Task goal.
Go through the lines below. Copy those with "this".

┌────────

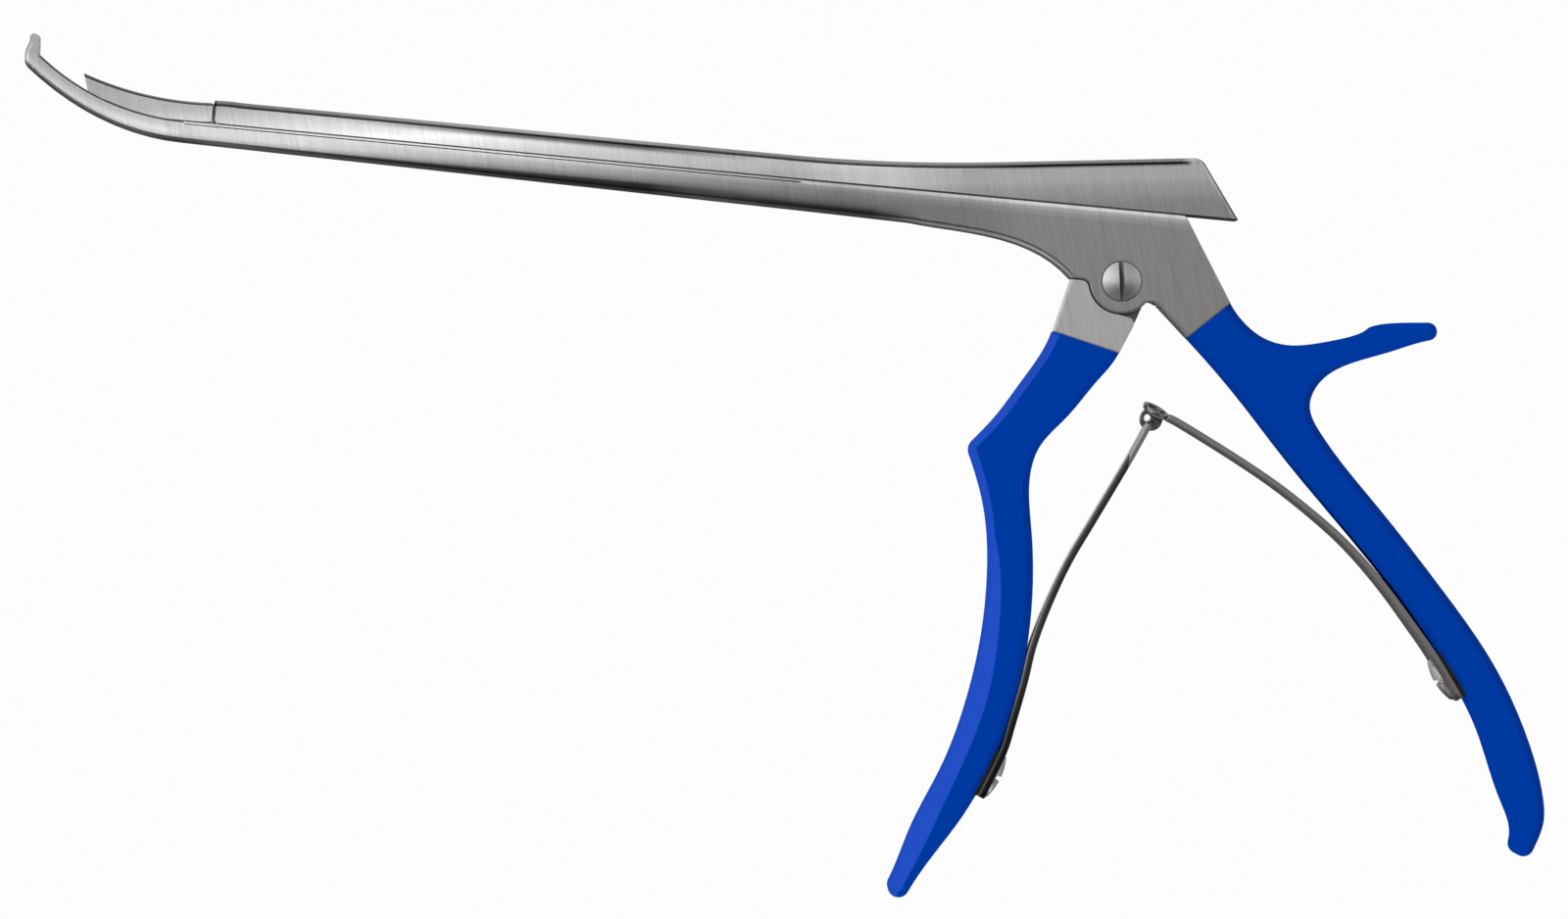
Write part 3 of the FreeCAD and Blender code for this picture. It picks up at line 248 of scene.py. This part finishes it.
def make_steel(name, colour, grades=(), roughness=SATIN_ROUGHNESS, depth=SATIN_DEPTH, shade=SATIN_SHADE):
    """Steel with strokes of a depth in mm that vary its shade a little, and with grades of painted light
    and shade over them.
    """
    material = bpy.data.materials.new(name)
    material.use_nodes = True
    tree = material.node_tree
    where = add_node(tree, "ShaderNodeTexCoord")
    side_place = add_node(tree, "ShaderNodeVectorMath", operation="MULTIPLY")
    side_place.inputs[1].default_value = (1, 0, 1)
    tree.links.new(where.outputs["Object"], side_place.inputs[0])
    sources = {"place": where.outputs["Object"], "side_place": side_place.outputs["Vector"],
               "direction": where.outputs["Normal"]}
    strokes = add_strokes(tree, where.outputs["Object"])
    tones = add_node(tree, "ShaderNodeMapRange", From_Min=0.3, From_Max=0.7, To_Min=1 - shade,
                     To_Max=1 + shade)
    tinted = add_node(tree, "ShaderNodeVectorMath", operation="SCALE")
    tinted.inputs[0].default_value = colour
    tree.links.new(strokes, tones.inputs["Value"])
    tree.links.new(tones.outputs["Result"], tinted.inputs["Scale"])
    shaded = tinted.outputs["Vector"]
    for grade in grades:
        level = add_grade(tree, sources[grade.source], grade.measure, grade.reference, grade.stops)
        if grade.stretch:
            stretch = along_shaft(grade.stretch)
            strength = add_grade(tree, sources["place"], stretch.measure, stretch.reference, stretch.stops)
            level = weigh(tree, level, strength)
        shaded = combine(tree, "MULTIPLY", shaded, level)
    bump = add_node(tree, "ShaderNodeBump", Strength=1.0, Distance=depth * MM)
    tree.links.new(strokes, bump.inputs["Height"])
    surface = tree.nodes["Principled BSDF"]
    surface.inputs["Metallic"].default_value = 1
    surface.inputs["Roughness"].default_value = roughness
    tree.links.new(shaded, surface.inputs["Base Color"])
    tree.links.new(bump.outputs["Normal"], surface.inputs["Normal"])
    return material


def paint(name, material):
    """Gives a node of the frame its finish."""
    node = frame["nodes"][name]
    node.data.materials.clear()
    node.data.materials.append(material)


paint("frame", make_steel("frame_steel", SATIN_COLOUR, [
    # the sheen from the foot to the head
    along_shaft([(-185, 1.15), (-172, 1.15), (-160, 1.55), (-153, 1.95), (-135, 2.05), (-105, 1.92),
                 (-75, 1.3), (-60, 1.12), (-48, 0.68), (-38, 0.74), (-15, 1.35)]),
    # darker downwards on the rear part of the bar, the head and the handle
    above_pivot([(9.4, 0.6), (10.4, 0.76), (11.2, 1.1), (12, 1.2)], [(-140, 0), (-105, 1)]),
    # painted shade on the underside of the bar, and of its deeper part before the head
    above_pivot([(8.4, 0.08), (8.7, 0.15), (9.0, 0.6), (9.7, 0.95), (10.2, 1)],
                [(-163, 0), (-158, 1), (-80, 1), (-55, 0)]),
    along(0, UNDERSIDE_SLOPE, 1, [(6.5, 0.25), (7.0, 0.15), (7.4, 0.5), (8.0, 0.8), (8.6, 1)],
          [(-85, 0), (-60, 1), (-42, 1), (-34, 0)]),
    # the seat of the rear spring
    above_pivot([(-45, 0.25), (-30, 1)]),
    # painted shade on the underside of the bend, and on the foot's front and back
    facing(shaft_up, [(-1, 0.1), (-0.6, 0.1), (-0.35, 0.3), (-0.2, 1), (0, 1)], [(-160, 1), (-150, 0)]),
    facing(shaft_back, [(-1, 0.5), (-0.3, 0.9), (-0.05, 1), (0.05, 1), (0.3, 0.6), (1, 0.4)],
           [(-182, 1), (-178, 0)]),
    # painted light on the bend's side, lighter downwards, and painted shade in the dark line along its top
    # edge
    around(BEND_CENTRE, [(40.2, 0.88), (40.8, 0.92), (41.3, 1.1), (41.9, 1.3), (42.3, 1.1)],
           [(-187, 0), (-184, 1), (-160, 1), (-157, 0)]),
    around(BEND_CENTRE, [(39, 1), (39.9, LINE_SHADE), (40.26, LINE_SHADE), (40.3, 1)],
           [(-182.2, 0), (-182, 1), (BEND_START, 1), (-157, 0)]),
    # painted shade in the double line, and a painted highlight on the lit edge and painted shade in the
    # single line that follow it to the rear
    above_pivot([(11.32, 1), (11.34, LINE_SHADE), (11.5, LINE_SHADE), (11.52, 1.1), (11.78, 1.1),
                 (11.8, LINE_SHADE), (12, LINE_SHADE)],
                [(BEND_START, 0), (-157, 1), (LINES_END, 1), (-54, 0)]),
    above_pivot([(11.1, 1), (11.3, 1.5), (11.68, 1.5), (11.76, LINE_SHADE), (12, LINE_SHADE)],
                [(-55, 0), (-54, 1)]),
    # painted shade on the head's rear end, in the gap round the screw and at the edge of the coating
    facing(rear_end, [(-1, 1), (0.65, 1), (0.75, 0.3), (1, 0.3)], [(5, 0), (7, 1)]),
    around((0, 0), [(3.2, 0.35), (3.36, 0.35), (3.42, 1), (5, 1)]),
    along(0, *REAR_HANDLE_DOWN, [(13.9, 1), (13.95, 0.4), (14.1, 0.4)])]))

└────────
┌────────

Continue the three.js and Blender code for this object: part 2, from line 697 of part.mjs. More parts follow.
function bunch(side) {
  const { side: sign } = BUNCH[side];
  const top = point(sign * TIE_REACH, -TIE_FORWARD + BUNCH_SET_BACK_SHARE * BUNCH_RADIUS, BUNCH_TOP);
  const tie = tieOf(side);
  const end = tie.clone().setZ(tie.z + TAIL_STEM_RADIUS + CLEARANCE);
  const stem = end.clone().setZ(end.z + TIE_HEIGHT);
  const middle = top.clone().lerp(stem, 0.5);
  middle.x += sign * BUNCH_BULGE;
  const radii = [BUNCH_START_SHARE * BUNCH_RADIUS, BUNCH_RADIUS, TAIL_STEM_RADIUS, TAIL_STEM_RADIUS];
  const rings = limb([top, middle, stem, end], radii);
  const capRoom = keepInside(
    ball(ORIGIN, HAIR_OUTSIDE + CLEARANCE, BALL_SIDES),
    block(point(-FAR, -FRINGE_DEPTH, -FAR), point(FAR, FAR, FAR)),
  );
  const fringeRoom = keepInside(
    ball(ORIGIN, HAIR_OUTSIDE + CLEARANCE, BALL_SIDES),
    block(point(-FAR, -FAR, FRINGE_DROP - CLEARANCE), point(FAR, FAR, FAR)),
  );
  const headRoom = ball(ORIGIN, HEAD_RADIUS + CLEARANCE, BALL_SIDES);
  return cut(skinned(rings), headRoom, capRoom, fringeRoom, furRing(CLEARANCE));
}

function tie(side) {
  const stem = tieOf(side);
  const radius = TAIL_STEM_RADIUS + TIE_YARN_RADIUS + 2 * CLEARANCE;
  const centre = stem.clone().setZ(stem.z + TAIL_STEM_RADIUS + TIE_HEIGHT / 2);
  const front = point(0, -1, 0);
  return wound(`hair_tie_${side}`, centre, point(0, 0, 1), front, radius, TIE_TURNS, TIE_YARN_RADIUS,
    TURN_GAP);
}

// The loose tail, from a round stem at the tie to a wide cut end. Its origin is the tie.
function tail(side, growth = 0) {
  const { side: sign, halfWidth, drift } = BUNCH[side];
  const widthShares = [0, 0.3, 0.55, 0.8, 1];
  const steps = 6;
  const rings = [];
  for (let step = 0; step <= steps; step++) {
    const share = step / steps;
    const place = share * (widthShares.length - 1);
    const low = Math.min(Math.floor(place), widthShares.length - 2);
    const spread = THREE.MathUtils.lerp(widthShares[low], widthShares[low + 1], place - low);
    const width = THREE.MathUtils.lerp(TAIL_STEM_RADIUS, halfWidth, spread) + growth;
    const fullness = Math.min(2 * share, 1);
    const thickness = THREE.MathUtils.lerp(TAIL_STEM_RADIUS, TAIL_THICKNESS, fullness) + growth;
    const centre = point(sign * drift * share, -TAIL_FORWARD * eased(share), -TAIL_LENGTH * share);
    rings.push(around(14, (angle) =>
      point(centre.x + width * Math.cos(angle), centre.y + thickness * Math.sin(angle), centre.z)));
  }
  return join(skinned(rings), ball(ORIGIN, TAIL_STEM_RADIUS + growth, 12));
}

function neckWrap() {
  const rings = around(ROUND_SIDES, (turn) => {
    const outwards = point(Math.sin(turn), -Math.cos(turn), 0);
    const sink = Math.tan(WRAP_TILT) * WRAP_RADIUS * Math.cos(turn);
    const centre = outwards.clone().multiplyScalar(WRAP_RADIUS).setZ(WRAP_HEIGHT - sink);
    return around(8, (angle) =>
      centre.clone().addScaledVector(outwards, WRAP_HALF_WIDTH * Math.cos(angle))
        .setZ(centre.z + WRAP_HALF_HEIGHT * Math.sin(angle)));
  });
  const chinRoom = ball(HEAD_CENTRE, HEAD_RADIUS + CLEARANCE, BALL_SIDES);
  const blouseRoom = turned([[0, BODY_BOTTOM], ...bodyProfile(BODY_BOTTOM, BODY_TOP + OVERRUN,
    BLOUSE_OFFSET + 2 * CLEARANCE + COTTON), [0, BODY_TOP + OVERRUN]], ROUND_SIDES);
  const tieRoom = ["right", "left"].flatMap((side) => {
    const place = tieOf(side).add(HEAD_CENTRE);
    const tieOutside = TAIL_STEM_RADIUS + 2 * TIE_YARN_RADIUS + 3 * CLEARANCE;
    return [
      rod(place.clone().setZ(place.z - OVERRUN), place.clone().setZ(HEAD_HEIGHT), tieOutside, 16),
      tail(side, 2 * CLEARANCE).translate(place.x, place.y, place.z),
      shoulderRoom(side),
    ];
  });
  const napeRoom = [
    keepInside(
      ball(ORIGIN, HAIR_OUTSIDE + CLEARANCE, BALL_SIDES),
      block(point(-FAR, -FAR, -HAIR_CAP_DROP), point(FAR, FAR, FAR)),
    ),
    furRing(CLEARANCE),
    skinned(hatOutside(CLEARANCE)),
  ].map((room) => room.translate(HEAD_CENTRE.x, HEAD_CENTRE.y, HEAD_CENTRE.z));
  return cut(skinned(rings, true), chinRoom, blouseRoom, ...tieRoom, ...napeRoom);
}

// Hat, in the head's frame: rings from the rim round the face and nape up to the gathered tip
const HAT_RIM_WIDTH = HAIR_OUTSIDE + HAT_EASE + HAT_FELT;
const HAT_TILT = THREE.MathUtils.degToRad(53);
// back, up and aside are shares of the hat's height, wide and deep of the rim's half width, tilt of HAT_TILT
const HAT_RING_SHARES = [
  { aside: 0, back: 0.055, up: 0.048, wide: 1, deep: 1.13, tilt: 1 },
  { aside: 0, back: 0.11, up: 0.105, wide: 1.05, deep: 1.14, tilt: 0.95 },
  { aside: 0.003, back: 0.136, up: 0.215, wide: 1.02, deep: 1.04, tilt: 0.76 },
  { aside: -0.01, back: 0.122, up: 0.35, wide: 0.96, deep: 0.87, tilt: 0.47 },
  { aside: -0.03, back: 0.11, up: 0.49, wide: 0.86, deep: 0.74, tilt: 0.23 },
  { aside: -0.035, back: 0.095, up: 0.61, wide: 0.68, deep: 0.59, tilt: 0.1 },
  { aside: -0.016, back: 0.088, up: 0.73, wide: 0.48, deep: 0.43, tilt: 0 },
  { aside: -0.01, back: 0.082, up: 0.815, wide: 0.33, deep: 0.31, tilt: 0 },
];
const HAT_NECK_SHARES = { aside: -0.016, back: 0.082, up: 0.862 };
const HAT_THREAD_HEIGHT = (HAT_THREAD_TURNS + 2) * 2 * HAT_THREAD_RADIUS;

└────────
┌────────

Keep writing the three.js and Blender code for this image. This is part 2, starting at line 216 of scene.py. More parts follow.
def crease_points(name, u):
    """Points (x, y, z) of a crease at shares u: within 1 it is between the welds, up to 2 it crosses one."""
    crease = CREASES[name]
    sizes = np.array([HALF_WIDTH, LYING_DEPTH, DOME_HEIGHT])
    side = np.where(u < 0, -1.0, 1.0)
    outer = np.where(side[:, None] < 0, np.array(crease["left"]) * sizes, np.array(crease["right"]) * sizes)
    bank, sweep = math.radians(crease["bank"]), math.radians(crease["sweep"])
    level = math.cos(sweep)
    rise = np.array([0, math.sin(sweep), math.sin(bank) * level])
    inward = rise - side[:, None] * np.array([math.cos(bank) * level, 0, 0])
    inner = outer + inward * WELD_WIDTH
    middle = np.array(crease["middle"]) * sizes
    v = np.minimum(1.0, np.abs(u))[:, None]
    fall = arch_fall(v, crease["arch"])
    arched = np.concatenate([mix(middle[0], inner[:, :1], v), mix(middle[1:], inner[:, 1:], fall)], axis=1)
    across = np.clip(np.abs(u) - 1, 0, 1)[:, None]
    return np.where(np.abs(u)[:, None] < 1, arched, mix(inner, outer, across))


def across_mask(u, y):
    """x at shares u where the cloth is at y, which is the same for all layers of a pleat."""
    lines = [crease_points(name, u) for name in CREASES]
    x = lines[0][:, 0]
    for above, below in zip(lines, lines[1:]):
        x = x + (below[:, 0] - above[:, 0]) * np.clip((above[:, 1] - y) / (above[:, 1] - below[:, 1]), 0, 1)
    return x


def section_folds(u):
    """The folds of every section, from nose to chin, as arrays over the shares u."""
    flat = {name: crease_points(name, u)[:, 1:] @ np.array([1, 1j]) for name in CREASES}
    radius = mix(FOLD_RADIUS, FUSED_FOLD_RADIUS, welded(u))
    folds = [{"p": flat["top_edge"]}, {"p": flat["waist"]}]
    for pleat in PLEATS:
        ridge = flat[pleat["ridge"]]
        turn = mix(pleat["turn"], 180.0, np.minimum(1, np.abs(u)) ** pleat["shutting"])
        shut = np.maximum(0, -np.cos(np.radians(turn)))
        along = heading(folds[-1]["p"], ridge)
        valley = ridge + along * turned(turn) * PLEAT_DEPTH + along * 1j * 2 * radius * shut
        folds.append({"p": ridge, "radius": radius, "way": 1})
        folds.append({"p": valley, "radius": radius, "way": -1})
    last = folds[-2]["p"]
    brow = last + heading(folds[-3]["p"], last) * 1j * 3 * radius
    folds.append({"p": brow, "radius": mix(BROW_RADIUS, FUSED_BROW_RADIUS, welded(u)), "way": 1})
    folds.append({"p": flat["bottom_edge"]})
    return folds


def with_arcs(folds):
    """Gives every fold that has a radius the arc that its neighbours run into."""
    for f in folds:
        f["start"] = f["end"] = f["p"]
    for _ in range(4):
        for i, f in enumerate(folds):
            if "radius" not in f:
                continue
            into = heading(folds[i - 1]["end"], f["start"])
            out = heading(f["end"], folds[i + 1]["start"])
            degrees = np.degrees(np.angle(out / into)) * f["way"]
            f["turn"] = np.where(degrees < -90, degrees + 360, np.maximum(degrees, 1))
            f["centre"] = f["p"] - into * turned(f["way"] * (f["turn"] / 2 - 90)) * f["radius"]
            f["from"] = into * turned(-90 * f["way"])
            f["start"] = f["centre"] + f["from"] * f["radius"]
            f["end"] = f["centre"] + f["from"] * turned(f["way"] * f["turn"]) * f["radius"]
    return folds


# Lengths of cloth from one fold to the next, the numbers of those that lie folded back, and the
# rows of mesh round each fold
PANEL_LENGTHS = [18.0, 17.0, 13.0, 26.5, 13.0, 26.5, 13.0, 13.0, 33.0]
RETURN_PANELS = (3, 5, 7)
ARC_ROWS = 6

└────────

Answer in full.
Write part 3 of the FreeCAD and Blender code for this picture. It picks up at line 248 of scene.py. This part finishes it.
Continue the three.js and Blender code for this object: part 2, from line 697 of part.mjs. More parts follow.
Keep writing the three.js and Blender code for this image. This is part 2, starting at line 216 of scene.py. More parts follow.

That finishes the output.